The Good, the Bad, and the Repatriated: Koreans in Transwar Shandong, 1940-1947
THIS EVENT IS ARCHIVED
Konrad Lawson (University of St. Andrews)
Date: 21 February 2014Time: 5:15 PM
Finishes: 21 February 2014Time: 7:00 PM
Venue: Russell Square: College Buildings Room: G50
Type of Event: Seminar
Koreans in Japanese-occupied China had a status that could make them dangerously vulnerable, temporarily powerful or, in some cases, fortuitously excluded from the worst that might face them in a violent and chaotic environment. Focusing on the Shandong peninsula and primarily making use of Chinese Communist and Republican sources, this talk explores the diverse and evolving way that Koreans—whether they were soldiers in the Imperial Japanese Army, guerrillas fighting against the Japanese, or civilians of various stripes—were handled by Chinese resistance forces and by the competing regimes in the civil war that followed Japanese surrender.

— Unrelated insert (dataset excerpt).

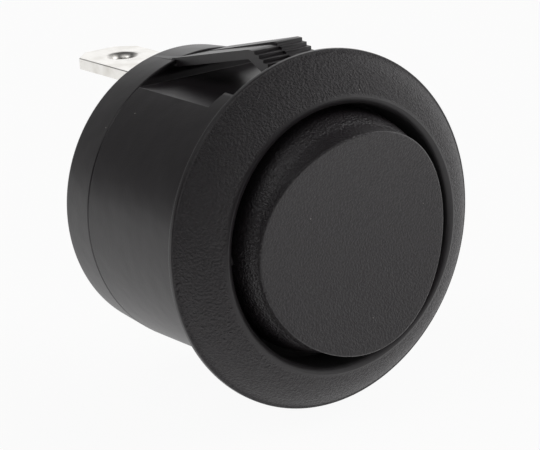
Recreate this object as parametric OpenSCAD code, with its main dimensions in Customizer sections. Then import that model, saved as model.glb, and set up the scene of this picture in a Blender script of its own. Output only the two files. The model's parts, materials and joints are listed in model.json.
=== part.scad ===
// Round snap-in panel rocker switch, single pole, on-off, with two tab terminals.
// The user's side faces -Y, the terminals point +Y and +Z is up.
// Origin: centre of the bezel's back face, where it seats on the panel.
// Round profiles are drawn as [radius, forward], where forward is -Y.

/* [Bezel] */
// Diameter of the bezel
bezel_d = 23; // [22:0.1:26]
// Thickness of the bezel's rim
rim_t = 0.45; // [0.3:0.05:0.9]
// Height of the bezel's crest above the panel
crest_h = 2.45; // [2:0.05:3.2]
// Width of the rounded lip between the well and the crest
lip_w = 0.6; // [0.3:0.05:1]
// Bulge of the bezel's face between rim and crest
bezel_bulge = 0.22; // [0.05:0.01:0.4]
// Diameter of the well that the rocker sits in
well_d = 16.7; // [16:0.1:17]

/* [Barrel] */
// Diameter of the barrel that passes through the panel
barrel_d = 19.7; // [19.2:0.1:20.4]
// Distance from the panel seat to the crease where the rear band starts
barrel_l = 11.7; // [11:0.1:14]
// Length of the rear band
band_l = 3.13; // [2.8:0.1:4]
// Draft of the rear band on the radius
band_draft = 0.24; // [0:0.02:0.4]
// Width and depth of the crease
crease = 0.12; // [0.05:0.01:0.2]
// Height of the locating collar over the barrel
collar_h = 0.1; // [0.05:0.01:0.2]
// Length of the locating collar
collar_l = 0.35; // [0.2:0.05:0.6]
// Wall between the arm pockets and the inside
pocket_wall = 0.9; // [0.7:0.05:1.2]
// Thickness of the base that holds the terminals
base_t = 1.6; // [1.2:0.1:2]
// Depth of the recess in the base's rear face
recess_depth = 0.4; // [0.2:0.05:0.7]

/* [Snap arms] */
// Width of a snap arm at its ramp
arm_w = 3.9; // [3:0.1:4.5]
// How much wider a snap arm is at its root
arm_flare = 0.7; // [0:0.1:1]
// Thickness of a snap arm
arm_t = 0.6; // [0.5:0.05:0.8]
// How far the arm's crest stands proud of the barrel
arm_rise = 1.63; // [1:0.05:2]
// Drop of the lower half of the arm at its crest
arm_stagger = 0.16; // [0.05:0.01:0.3]
// Distance from the panel seat to the arm's crest
arm_crest_y = 3.9; // [3.2:0.05:4.5]
// Smallest panel thickness that the ramp grips
panel_min = 0.7; // [0.5:0.05:1.2]
// Fall of the ramp for each millimetre towards the bezel
ramp_fall = 0.46; // [0.3:0.02:0.5]
// Number of steps on the ramp
ramp_steps = 7; // [4:1:8]
// Depth of the pocket under an arm, below the barrel's skin
pocket_depth = 1.55; // [1.3:0.05:1.7]
// Distance from the panel seat to the step where the pocket widens
pocket_step_y = 3.7; // [3.2:0.1:4.5]
// Half the width of the pocket's narrow front end
pocket_neck = 4; // [3:0.1:4.5]

/* [Rocker] */
// Height of the rocker's face above the panel, at its middle
face_h = 3.5; // [3.2:0.05:4.2]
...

Koreans were seen as a troublesome category but Shandong authorities on all sides developed ways of dividing them between "good" (善良 shanliang) Koreans who could play a useful military and political role, Korean war criminals and "running dogs" to be punished, and the many others who were filed together with Okinawans and Japanese at the port of Qingdao as one more category of unwelcome residents to be expelled from China.
Konrad M. Lawson is a lecturer in modern history at the University of St. Andrews. He is now working on a book manuscript which explores the relationship between war crimes and treason in the aftermath of Japanese empire in Korea, China, and Southeast Asia.